**PROBLEM**. Go through the entries below and pick out every line with "parts".

====================

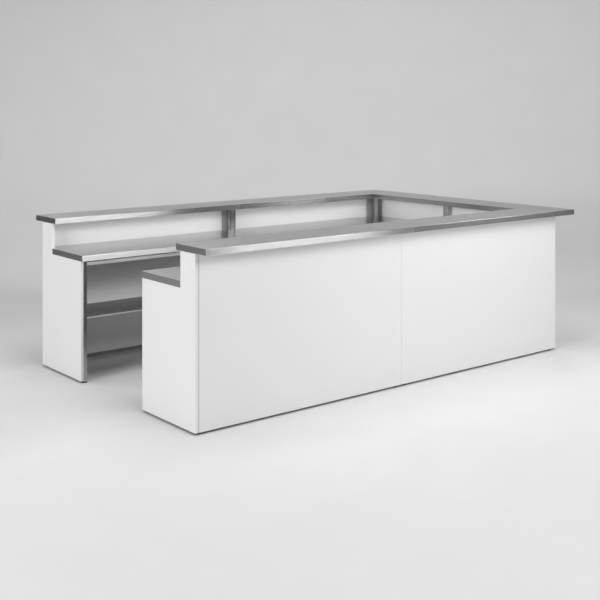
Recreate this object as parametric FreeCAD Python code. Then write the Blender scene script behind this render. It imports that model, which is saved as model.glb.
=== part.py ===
import FreeCAD, Part
import os

# U-shaped bar counter in five modules: two for each long run and one for the end run.
# It is drawn with X along the long runs from the open end of the U, Y from the guest
# face of the front run to that of the back run, and Z up from the floor. The finished
# pieces are moved so that the origin is the centre of the footprint.
# All sizes are in millimetres.

# Plan of the counter
run_length = 3420.0          # open end of the U to the guest face of the end run
run_width = 2090.0           # guest face of the front run to that of the back run
front_joint = 1710.0         # open end to the joint between the front run's modules
back_joint = 1655.0          # open end to the joint between the back run's modules
end_panel_joint = 1045.0     # front guest face to the joint of the end run's panels
cabinet_depth = 620.0        # guest face to the staff face of the frames
fin_depth = 165.0            # guest face to the edge of the end panel's upper part
guest_overhang = 115.0       # bar top beyond the guest face of a long run
end_overhang = 90.0          # bar top beyond the guest face of the end run
fin_overhang = 50.0          # bar top beyond the end panel's upper part
staff_overhang = 20.0        # worktop beyond the staff face of the frames

# Levels above the floor
counter_height = 1125.0      # top of the bar top
worktop_height = 900.0       # top of the worktop
shelf_height = 461.0         # top of the shelf
floor_gap = 12.0             # height of a foot that is screwed right in

# Boards
panel = 19.0                 # guest panels and end panels
lining = 12.0                # staff side of the wall under the bar top
lining_gap = 8.0             # base rail to the lower edge of the lining
panel_gap = 1.2              # open joint between two guest panels
edge_break = 0.8             # flat on the panels' visible edges
core = 38.0                  # board inside a steel-clad top

# Folded sheet steel
sheet = 1.5
bend_radius = 3.0            # outside radius of a fold
lip = 15.0                   # return under the edge of a clad top
joint_gap = 0.4              # between two clad tops
shelf_edge = 9.0             # height of the shelf's folded edge
shelf_rear = 180.0           # guest face to the shelf's rear edge
stiffener_line = 400.0       # guest face to the middle of the shelf's stiffener
stiffener_width = 30.0
stiffener_drop = 26.0
stiffener_flange = 15.0

# Square steel tube and what lies on it
tube = 30.0
tube_wall = 2.0
tube_round = 3.0             # outside radius of a tube's corners
front_rail_height = 25.0
ladder_inset = 32.0          # joint face to the side frame next to it
packer_height = 8.0
packer_width = 20.0

# Small round pieces are drawn with flats
foot_sides = 12
rod_sides = 8

# Posts that carry the bar top over the worktop
post_depth = 105.0           # posts of the long runs
joint_post_width = 35.0      # each post of a pair
corner_post_width = 51.0
corner_post_gap = 77.0       # corner post to the end run's lining
end_post_width = 68.0
end_post_depth = 42.0
end_post_offset = 49.0       # joint of the end run's panels to the middle of its post
post_wall = 2.0
post_flange = 12.0

# Levelling feet
foot_radius = 20.0
foot_rim = 7.0
foot_chamfer = 2.0
neck_radius = 11.0
neck_start = 10.0
stem_radius = 5.0
stem_length = 26.0
stem_clearance = 0.3
bush_radius = 8.0
foot_line = 34.0             # guest face to the feet under a wall
corner_foot_inset = 34.0     # inner face of the end run's panel to the corner foot

# Bolts that join neighbouring modules
bolt_radius = 4.0
bolt_clearance = 0.25
bolt_head_radius = 7.5       # to the corners
bolt_head_height = 5.5
sleeve_radius = 8.0
bolt_lines = (200.0, 480.0)  # guest face to each row of bolts

# Worked-out places
top_thickness = core + 2 * sheet
bar_underside = counter_height - top_thickness
worktop_underside = worktop_height - top_thickness
frame_top = worktop_underside - packer_height
wall_face = panel + tube + lining
bar_inner_edge = fin_depth + fin_overhang
bar_width = guest_overhang + bar_inner_edge
worktop_edge = cabinet_depth + staff_overhang
shelf_underside = shelf_height - shelf_edge
base_top = floor_gap + tube
rear_upright = wall_face
front_upright = cabinet_depth - tube

V = FreeCAD.Vector
UP = V(0, 0, 1)


# ---- where the pieces go -------------------------------------------------------

def front_run(shape):
    """Pieces are drawn on the front run already."""
    return shape


def back_run(shape):
    """Mirror a piece of the front run to the back run."""
    return shape.mirror(V(0, run_width / 2, 0), V(0, 1, 0))


def end_run(shape):
    """Turn a piece that is drawn along a run's guest face to the end run."""
    turned = shape.copy()
    turned.rotate(V(), UP, 90)
    turned.translate(V(run_length, 0, 0))
    return turned


def write(node, solids):
    """Move a node's solids to the part's own frame and write their file."""
    group = Part.makeCompound(solids)
    group.translate(V(-(run_length + end_overhang) / 2, -run_width / 2, 0))
    group.exportStep(os.path.join("parts", node + ".step"))


# ---- shared shapes -------------------------------------------------------------

def box(x0, x1, y0, y1, z0, z1):
    """A box between two corners."""
    return Part.makeBox(x1 - x0, y1 - y0, z1 - z0, V(x0, y0, z0))


def flat_for(radius):
    """Leg of the 45 degree flat that touches an arc in a square corner."""
    return radius * (2 - 2 ** 0.5)


def edges_along(shape, direction):
    """The straight edges that run in a direction."""
    return [edge for edge in shape.Edges if edge.tangentAt(edge.FirstParameter).cross(direction).Length < 1e-6]


def square_tube(x0, x1, y0, y1, z0, z1, direction):
    """Hollow tube with rounded corners that fills a box and runs in one direction."""
    outer = box(x0, x1, y0, y1, z0, z1)
    outer = outer.makeChamfer(flat_for(tube_round), edges_along(outer, direction))
    side_x, side_y, side_z = [tube_wall * (1 - abs(part)) for part in direction]
    inner = box(x0 + side_x, x1 - side_x, y0 + side_y, y1 - side_y, z0 + side_z, z1 - side_z)
    return outer.cut(inner)


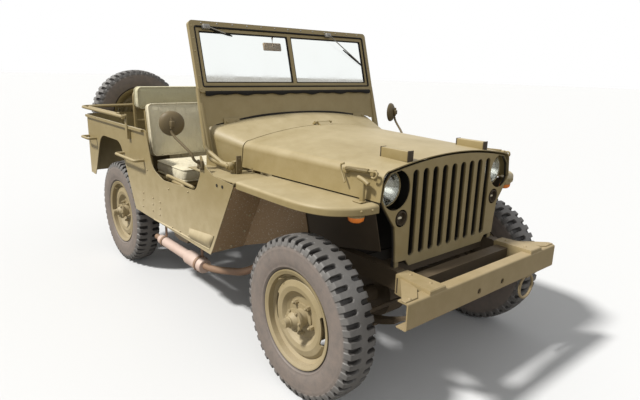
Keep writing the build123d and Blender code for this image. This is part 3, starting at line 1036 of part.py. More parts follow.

====================

**COMPLETE RESPONSE**.
    group.exportStep(os.path.join("parts", node + ".step"))
Keep writing the build123d and Blender code for this image. This is part 3, starting at line 1036 of part.py. More parts follow.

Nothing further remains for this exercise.